两种表结构
- managed table:托管表。删除表时,数据也删除。
- external table:外部表。删除表时,数据不删除。
基本命令
//创建表 外部表 t2
$hive>CREATE external TABLE IF NOT EXISTS t2(id int,name string,age int) COMMENT 'xx' ROW FORMAT DELIMITED FIELDS TERMINATED BY ',' STORED AS TEXTFILE ;
//查看表数据
$hive>desc t2 ;
//查看表的详细信息
$hive>desc formatted t2 ;
//加载数据到hive表
$hive>load data local inpath '/home/centosmin0/wc.txt' into table t2 ; //local上传文件
$hive>load data inpath '/user/centosmin0/wc.txt' [overwrite] into table t2 ; //移动文件
//复制表
mysql>create table tt as select * from users ; //携带数据和表结构
mysql>create table tt like users ; //不带数据,只有表结构
hive>create table tt as select * from users ;
hive>create table tt like users ;
//count()查询要转成mr
$hive>select count(*) from t2 ;
$hive>select id,name from t2 ;
//插入,聚合操作需要转成mr,需要开启yarn模块
$hive>select * from t2 order by id desc ; //MR
//启用/禁用表
$hive>ALTER TABLE t2 ENABLE NO_DROP; //不允许删除
$hive>ALTER TABLE t2 DISABLE NO_DROP; //允许删除
//创建分区表,优化手段之一,从目录的层面控制搜索数据的范围。
//创建分区表.
$hive>CREATE TABLE t3(id int,name string,age int) PARTITIONED BY (Year INT, Month INT) ROW FORMAT DELIMITED FIELDS TERMINATED BY ',' ;
//显式表的分区信息
$hive>SHOW PARTITIONS t3;
//添加分区,创建目录
$hive>alter table t3 add partition (year=2014, month=12);
//删除分区
hive>ALTER TABLE t3 DROP IF EXISTS PARTITION (year=2014, month=11);
//分区结构
hive>/user/hive/warehouse/mydb2.db/t3/year=2014/month=11
hive>/user/hive/warehouse/mydb2.db/t3/year=2014/month=12
//加载数据到分区表
hive>load data local inpath '/home/centosmin0/wc.txt' into table t3 partition(year=2014,month=11);
//设置分区模式:严格模式和非严格模式
//strict-严格模式,插入时至少指定一个静态分区,nonstrict-非严格模式-可以不指定静态分区。
$hive> set hive.exec.dynamic.partition.mode=nonstrict //默认非严格模式
$hive> set hive.exec.dynamic.partition.mode=strict //严格模式
//创建桶表
$hive>CREATE TABLE t4(id int,name string,age int) CLUSTERED BY (id) INTO 3 BUCKETS ROW FORMAT DELIMITED FIELDS TERMINATED BY ',' ;
//加载数据不会进行分桶操作
$hive>load data local inpath '/home/centosmin0/wc.txt' into table t4 ;
//查询t3表数据插入到t4中。
$hive>insert into t4 select id,name,age from t3 ;
//桶表的数量如何设置?
//评估数据量,保证每个桶的数据量block的2倍大小。
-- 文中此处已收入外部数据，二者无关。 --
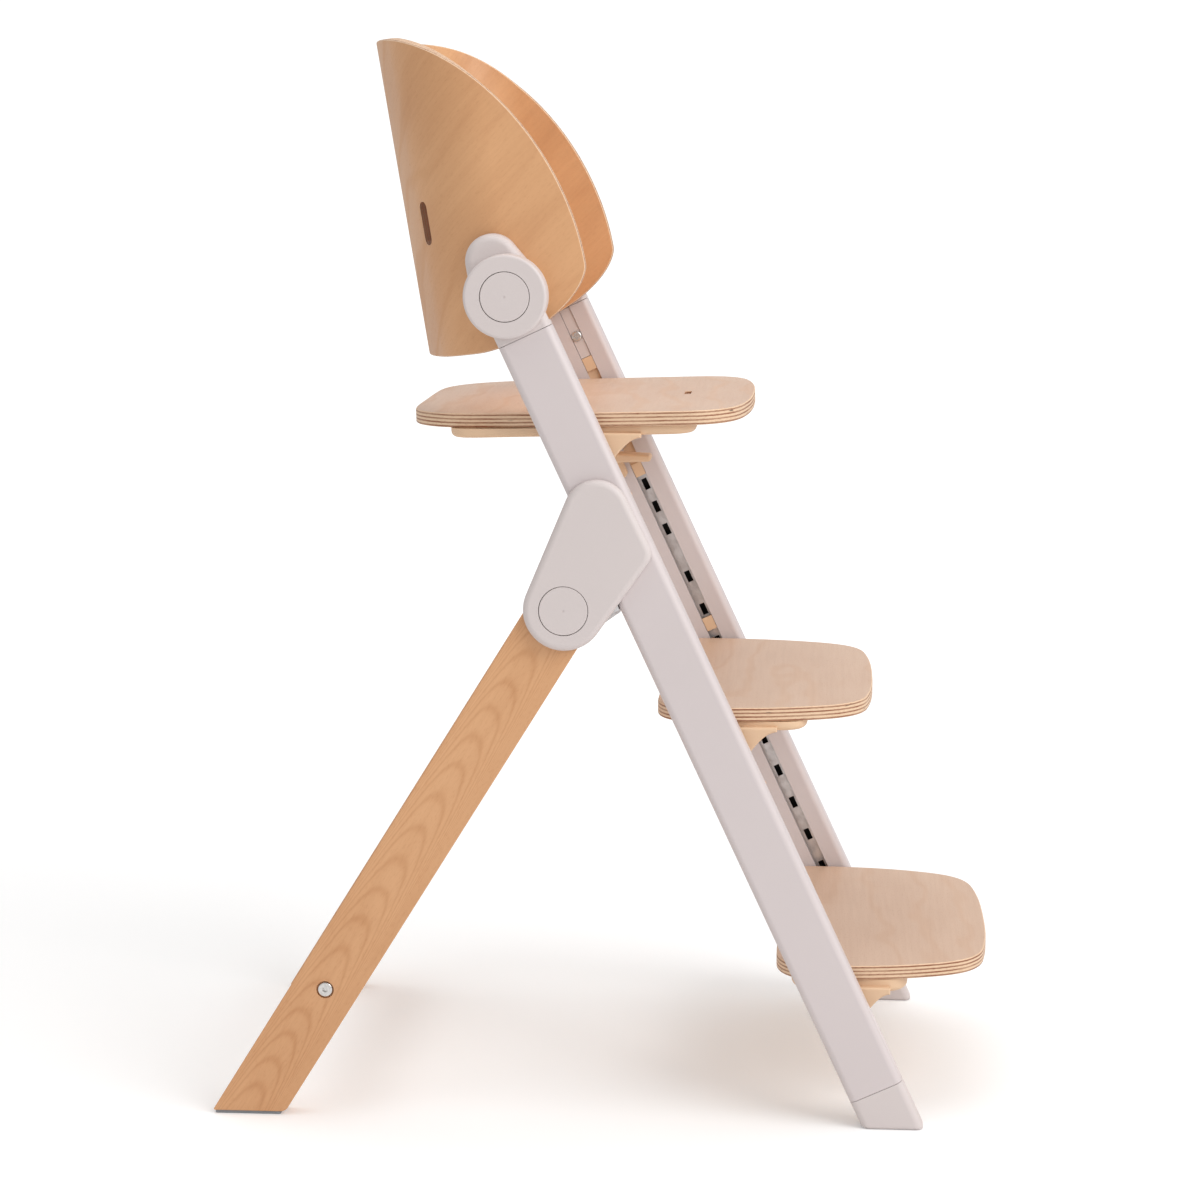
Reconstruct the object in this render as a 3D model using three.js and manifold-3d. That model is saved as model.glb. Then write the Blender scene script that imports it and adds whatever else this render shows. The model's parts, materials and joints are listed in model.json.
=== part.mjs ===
// Folding wooden high chair, millimetres, +Z up, front of the chair towards -Y.
// Two inclined aluminium front legs carry the seat, the footrest and the step on slotted height rails.
// Two beech rear legs fold forward about the hinges, and the bent backrest folds over the seat.
// Left and right are those of the seated child: left is +X.
import * as THREE from 'three';
import { mergeVertices } from 'three/addons/utils/BufferGeometryUtils.js';
import Module from 'manifold-3d';

const wasm = await Module();
wasm.setup();

const degrees = THREE.MathUtils.degToRad;

// ---- clearances -------------------------------------------------------------------------------
const GAP = 0.3;               // between two pieces that touch
const SLIDE_GAP = 0.35;        // around a piece that slides in a channel
const BORE_GAP = 0.3;          // around a pin in its bore
const BUTTON_GAP = 0.5;        // the ring around a push button

// ---- front legs -------------------------------------------------------------------------------
const LEG_SPREAD = 400;        // over the outer faces of the two legs
const LEG_TILT = degrees(24.95);
const LEG_WIDTH = 47;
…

hadoop默认块大小 128M
//eg: 1G的数据量分为 4 个桶
//连接查询
$hive>CREATE TABLE customers(id int,name string,age int) ROW FORMAT DELIMITED FIELDS TERMINATED BY ',' ;
$hive>CREATE TABLE orders(id int,orderno string,price float,cid int) ROW FORMAT DELIMITED FIELDS TERMINATED BY ',' ;
//加载数据到表
//内连接查询
hive>select a.*,b.* from customers a , orders b where a.id = b.cid ;
//左外
hive>select a.*,b.* from customers a left outer join orders b on a.id = b.cid ;
hive>select a.*,b.* from customers a right outer join orders b on a.id = b.cid ;
hive>select a.*,b.* from customers a full outer join orders b on a.id = b.cid ;
//export: 导出 表结构 + 数据
$hive>EXPORT TABLE customers TO '/user/centos/tmp.txt';
//order全排序
$hive>select * from orders order by id asc ;
//sort,map端排序,本地有序
$hive>select * from orders sort by id asc ;
//使用hive实现WordCount
//split函数:使用正则进行分割
//explode函数:将一行的单词炸裂为几行
$hive> select t.word,count(*) c from ((select explode(split(line, ' ')) as word from doc) as t) group by t.word order by c desc limit 2 ;
//将WordCount的数据放入新表 stats
$hive> create table stats(word string, c int) select t.word,count(*) c from ((select explode(split(line, ' ')) as word from doc) as t) group by t.word order by c desc limit 2 ;
分区表结构
桶表结构:mr作业
hive的事物操作
hive 也如同MySQL一样支持事物操作,也具有ACID(Atomicity, Consistency, Isolation, and Durability)
如下是在使用hive的事物操作时需要配置的参数:
$hive>SET hive.support.concurrency = true;
$hive>SET hive.enforce.bucketing = true;
$hive>SET hive.exec.dynamic.partition.mode = nonstrict;
$hive>SET hive.txn.manager = org.apache.hadoop.hive.ql.lockmgr.DbTxnManager;
$hive>SET hive.compactor.initiator.on = true;
$hive>SET hive.compactor.worker.threads = 1;
创建可以进行事物操作的表:
CREATE TABLE tx(id int,name string,age int) CLUSTERED BY (id) INTO 3 BUCKETS ROW FORMAT DELIMITED FIELDS TERMINATED BY ',' stored as orc TBLPROPERTIES ('transactional'='true');
hive性能调忧
//explain命令:可以查看hive的查询计划
使用explain查看查询计划
hive>explain [extended] select count(*) from customers ;
hive>explain select t.name , count(*) from (select a.name ,b.id,b.orderno from customers a ,orders b where a.id = b.cid) t group by t.name ;
//设置limit优化测,避免全部查询.
hive>set hive.limit.optimize.enable=true
//开启本地模式
$hive>set mapred.job.tracker=local;
//自动本地模式,用于测试,速度比较快
$hive>set hive.exec.mode.local.auto=true
//并行执行:同时执行不存在依赖关系的阶段。
$hive>set hive.exec.parallel=true
//严格模式
//1.分区表必须指定分区进行查询
//2.order by时必须使用limit子句。
//3.不允许笛卡尔积.
$hive>set hive.mapred.mode=strict
//设置MR的数量
//设置reduce处理的字节数。
hive> set hive.exec.reducers.bytes.per.reducer=750000000;
//JVM重用
//-1没有限制,使用大量小文件。
$hive>set mapreduce.job.jvm.numtasks=1